Instruction = Take the data below and repeat it exactly.

Stored data =
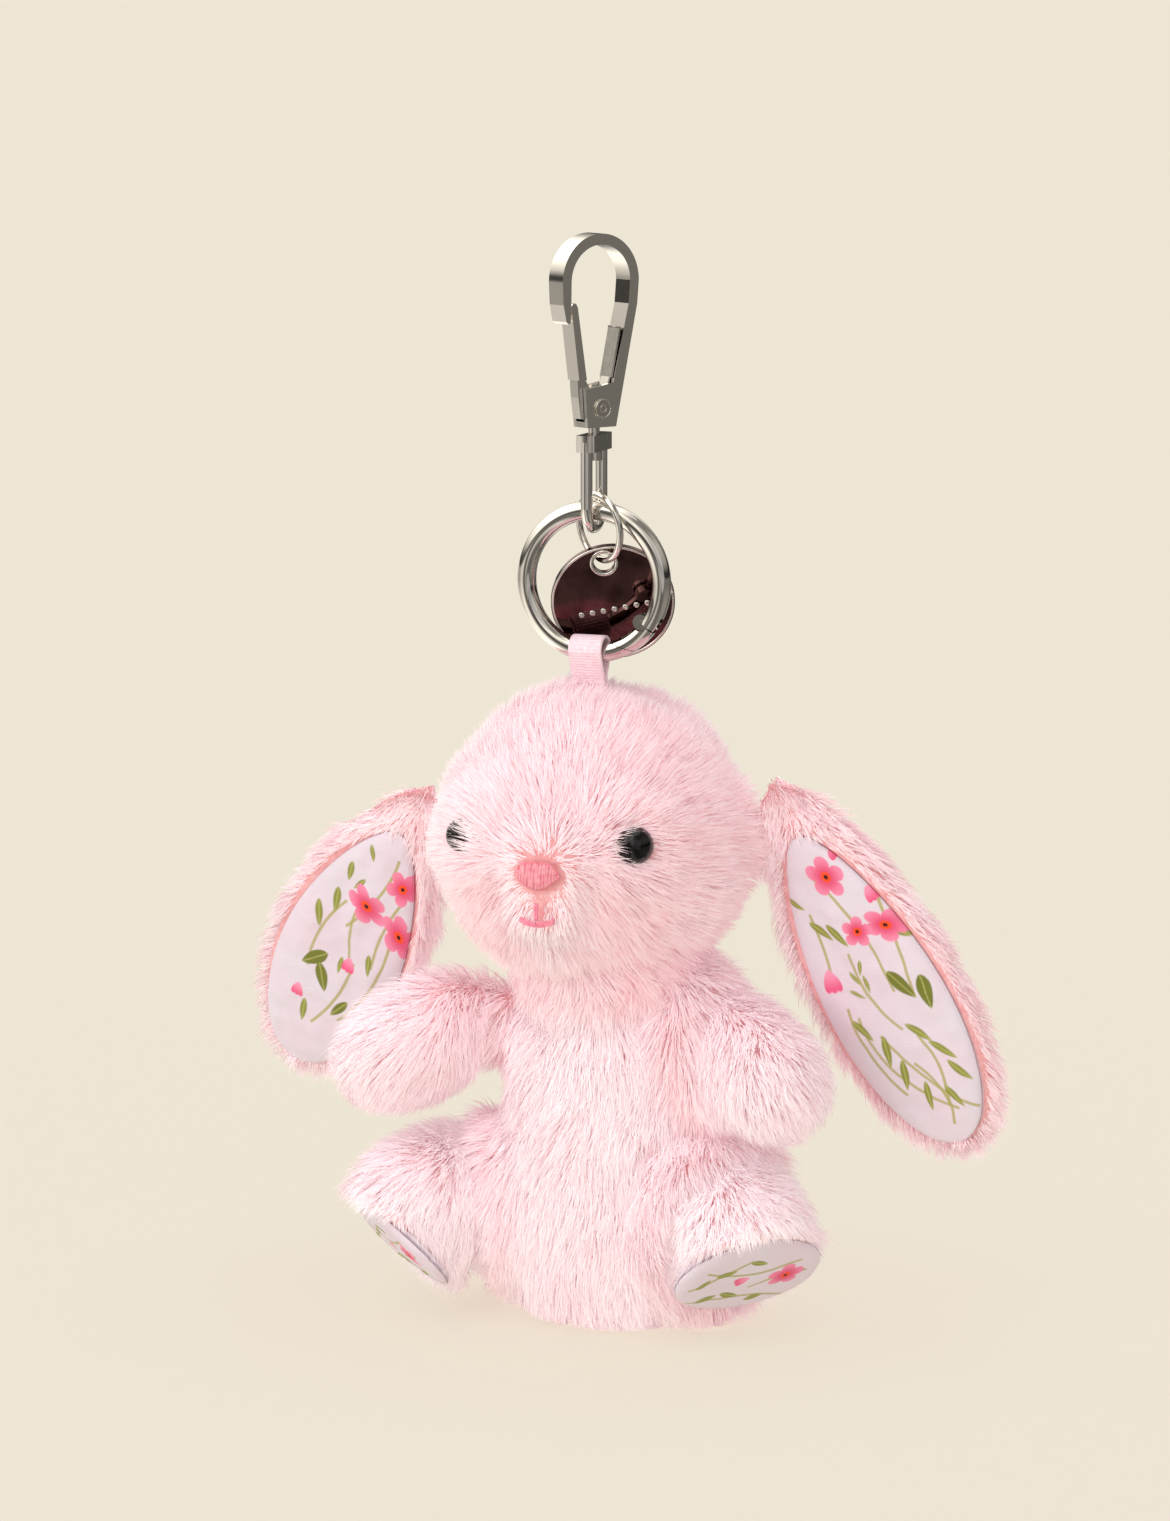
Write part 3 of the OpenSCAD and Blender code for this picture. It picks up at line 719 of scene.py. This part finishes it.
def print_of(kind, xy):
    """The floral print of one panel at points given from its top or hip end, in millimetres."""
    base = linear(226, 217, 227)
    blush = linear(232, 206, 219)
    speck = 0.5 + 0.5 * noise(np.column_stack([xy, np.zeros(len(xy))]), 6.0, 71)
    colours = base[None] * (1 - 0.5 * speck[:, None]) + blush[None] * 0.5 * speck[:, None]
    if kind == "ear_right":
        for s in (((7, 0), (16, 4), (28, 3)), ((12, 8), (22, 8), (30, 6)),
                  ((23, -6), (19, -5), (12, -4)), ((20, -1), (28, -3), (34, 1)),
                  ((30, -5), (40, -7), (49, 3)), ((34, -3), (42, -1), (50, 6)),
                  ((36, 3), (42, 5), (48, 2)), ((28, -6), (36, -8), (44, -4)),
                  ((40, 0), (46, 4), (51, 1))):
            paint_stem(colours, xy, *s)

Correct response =
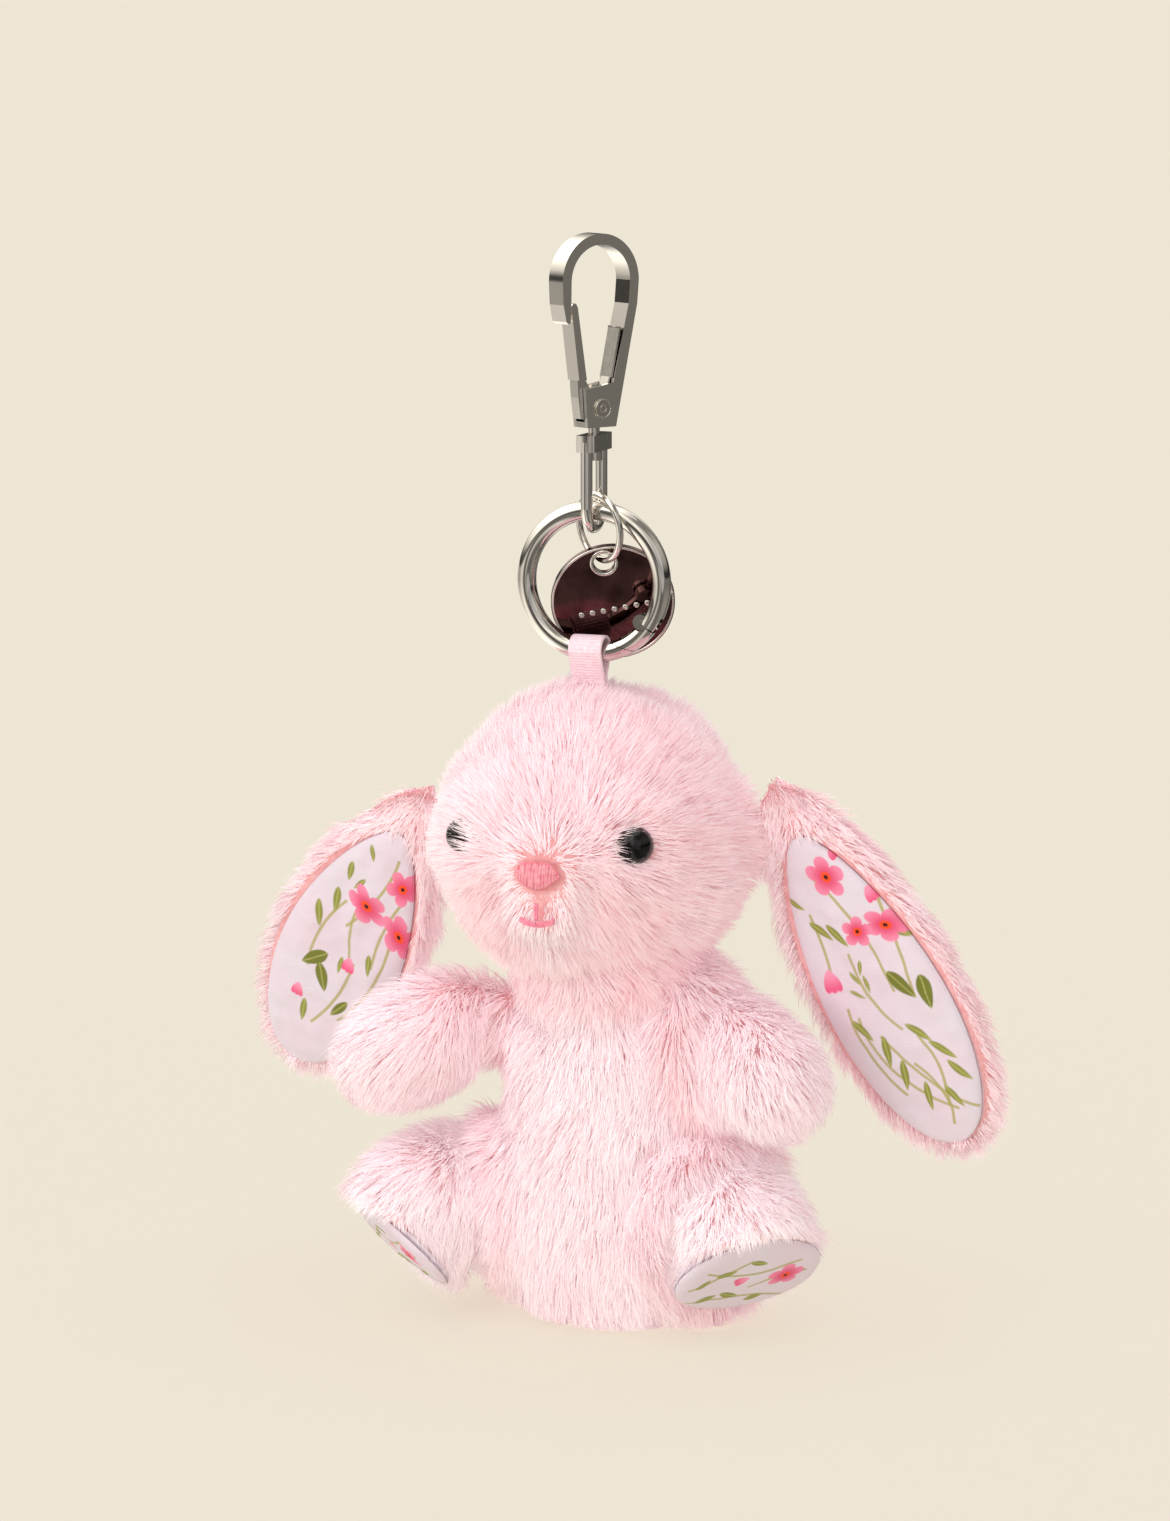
Write part 3 of the OpenSCAD and Blender code for this picture. It picks up at line 719 of scene.py. This part finishes it.
def print_of(kind, xy):
    """The floral print of one panel at points given from its top or hip end, in millimetres."""
    base = linear(226, 217, 227)
    blush = linear(232, 206, 219)
    speck = 0.5 + 0.5 * noise(np.column_stack([xy, np.zeros(len(xy))]), 6.0, 71)
    colours = base[None] * (1 - 0.5 * speck[:, None]) + blush[None] * 0.5 * speck[:, None]
    if kind == "ear_right":
        for s in (((7, 0), (16, 4), (28, 3)), ((12, 8), (22, 8), (30, 6)),
                  ((23, -6), (19, -5), (12, -4)), ((20, -1), (28, -3), (34, 1)),
                  ((30, -5), (40, -7), (49, 3)), ((34, -3), (42, -1), (50, 6)),
                  ((36, 3), (42, 5), (48, 2)), ((28, -6), (36, -8), (44, -4)),
                  ((40, 0), (46, 4), (51, 1))):
            paint_stem(colours, xy, *s)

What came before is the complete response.